Another excellent activity involved handing three unsuspecting students each a glass of water. All three glasses looked the same, but one secretly had sugar in it, and another salt. A lot of spitting, throwing water, and fighting over who got to chug the sugar water ensued...but I think they also learned a lesson about how water that looks clean may not necessarily really be clean.
It was a learning experience for us volunteers, too. A lot of the questions we asked the kids elicited answers that we did not expect. For example, while talking about climate change, a volunteer asked what will happen if the Earth keeps getting hotter. Without missing a beat, a girl raised her hand and said, “All the white people would die because they can't handle the sun.” The volunteer tried to point out that everybody would be effected, and this caused a lot of indignant shouting from the students. “No, the white people would all burn up because their skin isn't strong! It's true!”
I helped teach the session on fauna, where we talked about the difference between domesticated and wild animals, and then endangered and extinct animals. Again, a lot of the answers were pretty surprising. When I asked kids what it meant for an animal to be endangered (in French, en danger), a kid raised his hand and said, “it means that they will try to eat humans.” I explained the difference between endangered and dangerous, then moved on to talking about why animals became endangered. “What are some reasons why people kill animals?” I asked, hoping to talk about bush meat and poaching. “Because the animals attack people!” was the first response.
We eventually got around to talking about some of the other reasons animals become endangered, and then moved on to the difference between being endangered and being extinct. I held up a couple pictures of a T-Rex and a triceratops. “What kind of animals are these?” I asked. “Crocodile!” “Hippopotamus!” shouted the excited kids. Finally a confident hand went up in the back. “Dinosaurs!” A murmur of “ohhhhs” went around the classroom. I continued, “Are there still dinosaurs here today?” There was some confused muttering, and a few nodding heads. Finally one of the more ambitious students called out, “Yes, but only rarely!”
Although there was a fair amount of confusion and hilarity on the part of both the volunteers and the students, by the end of the day we all felt like we had accomplished something. At the beginning of the day, most of the kids could easily describe the water cycle or give a memorized definition of desertification, but by the end of the day I think we had done a lot to make them think more critically about their environment. By asking questions like “where did all these bottle caps come from?” and “what will happen if the world keeps getting hotter?” (we did eventually arrive at a more thorough response than all the white people burning up), we pushed kids past the rote memorization they were used to in their regular schooling to thinking about how to apply the facts they learned to better understand the world they lived in, and maybe even change the way that they lived in it.

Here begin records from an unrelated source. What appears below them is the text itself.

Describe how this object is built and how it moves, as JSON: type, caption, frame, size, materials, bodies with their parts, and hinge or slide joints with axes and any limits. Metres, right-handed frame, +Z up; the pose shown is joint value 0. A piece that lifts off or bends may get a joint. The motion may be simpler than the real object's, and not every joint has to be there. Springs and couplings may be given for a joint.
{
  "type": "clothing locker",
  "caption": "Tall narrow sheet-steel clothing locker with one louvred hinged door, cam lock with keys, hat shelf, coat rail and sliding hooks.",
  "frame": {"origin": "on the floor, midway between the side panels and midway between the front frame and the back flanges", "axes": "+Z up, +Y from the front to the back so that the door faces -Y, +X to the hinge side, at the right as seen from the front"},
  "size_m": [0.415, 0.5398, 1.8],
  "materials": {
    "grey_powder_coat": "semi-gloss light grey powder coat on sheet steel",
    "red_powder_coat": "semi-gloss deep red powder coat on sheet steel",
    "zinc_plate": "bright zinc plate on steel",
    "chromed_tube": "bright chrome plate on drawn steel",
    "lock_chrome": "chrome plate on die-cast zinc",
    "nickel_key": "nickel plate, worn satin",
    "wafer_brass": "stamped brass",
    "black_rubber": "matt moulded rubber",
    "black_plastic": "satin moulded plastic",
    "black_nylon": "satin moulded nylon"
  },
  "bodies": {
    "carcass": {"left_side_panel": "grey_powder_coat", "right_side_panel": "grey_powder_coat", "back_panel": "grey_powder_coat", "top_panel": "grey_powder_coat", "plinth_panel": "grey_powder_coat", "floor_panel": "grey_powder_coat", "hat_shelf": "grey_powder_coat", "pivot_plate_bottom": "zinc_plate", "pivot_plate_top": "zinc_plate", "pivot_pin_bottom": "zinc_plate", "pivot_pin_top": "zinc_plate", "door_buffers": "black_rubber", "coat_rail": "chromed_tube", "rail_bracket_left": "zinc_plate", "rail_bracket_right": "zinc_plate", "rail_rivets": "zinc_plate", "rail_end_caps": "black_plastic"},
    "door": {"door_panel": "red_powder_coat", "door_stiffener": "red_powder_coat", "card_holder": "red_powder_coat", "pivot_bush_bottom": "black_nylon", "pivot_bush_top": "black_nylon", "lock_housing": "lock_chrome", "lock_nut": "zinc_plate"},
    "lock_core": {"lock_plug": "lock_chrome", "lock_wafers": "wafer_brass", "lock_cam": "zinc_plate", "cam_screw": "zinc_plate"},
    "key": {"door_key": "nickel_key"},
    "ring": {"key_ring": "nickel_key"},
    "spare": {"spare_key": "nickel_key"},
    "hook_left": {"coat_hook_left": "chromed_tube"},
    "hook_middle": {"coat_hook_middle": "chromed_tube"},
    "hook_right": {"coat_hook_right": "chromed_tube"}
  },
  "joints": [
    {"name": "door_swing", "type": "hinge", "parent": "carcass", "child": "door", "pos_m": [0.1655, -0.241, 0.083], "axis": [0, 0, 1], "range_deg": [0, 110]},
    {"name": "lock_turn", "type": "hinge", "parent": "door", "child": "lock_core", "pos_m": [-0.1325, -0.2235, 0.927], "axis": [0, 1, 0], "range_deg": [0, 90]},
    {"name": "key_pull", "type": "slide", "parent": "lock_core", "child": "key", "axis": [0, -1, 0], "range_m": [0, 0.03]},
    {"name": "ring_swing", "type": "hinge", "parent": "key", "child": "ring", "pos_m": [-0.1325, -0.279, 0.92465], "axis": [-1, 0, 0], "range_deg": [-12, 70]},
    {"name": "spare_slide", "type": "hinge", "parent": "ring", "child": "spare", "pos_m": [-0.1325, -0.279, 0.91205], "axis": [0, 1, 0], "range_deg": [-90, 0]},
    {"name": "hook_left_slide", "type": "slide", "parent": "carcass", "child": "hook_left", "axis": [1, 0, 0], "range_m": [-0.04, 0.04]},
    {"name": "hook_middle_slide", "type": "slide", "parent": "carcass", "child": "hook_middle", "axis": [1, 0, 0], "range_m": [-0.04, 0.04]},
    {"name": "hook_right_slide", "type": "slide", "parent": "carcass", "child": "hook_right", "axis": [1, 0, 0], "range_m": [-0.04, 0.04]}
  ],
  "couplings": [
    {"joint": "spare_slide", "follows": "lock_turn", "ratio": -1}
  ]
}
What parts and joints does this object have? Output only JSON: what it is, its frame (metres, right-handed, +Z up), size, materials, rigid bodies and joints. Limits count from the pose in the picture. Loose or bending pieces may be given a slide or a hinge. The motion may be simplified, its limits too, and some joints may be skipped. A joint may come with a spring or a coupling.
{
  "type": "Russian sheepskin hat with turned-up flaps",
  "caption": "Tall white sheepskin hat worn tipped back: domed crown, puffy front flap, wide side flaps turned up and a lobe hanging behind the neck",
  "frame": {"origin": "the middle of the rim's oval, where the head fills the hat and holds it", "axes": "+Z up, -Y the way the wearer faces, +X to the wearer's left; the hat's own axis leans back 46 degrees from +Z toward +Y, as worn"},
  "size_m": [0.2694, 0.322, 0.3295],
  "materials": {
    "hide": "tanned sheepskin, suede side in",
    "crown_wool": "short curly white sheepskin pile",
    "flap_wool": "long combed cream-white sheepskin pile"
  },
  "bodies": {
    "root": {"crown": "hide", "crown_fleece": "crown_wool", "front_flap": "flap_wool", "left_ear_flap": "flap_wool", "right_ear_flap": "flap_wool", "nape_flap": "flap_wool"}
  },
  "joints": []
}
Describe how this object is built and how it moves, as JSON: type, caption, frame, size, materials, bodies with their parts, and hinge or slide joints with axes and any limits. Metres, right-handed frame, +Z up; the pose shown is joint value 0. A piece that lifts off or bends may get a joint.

One of my favorite moments of the day came when a volunteer asked the students what they could do if they went to a store and bought one small thing, and the storekeeper tried to put it in a plastic bag. The first kid's response: “Ask him for a smaller bag!” Progress...when asked for other ideas, there was a puzzled pause, then finally a lightbulb clicked on for one of the students. “Tell him you don't need one!” Maybe you can just carry that soda home in your hands, instead of wrapping it in one (or multiple) plastic bags that you will later just throw on the ground. Revolutionary!
As many of you may already know, I'm reaching the end of my two years of Peace Corps service and will be returning home at the end of July. As we get closer to leaving, we are all reflecting on what we've accomplished and how much we've changed in our time here. Last weekend, in a new village with new students and a mix of volunteers at all stages of their service, was a nice reminder of that. After two years, us teachers have no problem standing up in front of a group of people, talking about pretty much any subject (English grammar? Endangered animals?) in English or French. We've learned how to get inside the heads of 6th graders, how to present information and pose questions in a certain way so that they will know how to respond. Some of these skills, like public speaking, make me excited to come home and use them in a new context. Other things I've learned here, like speaking Mandara, riding motorcycles, or being able to list ten different wild animals you can eat, are less applicable and make me sad to leave. For the next couple of months, though, I am going to try to enjoy as much as I can the culmination of two years' worth of knowledge and friendships.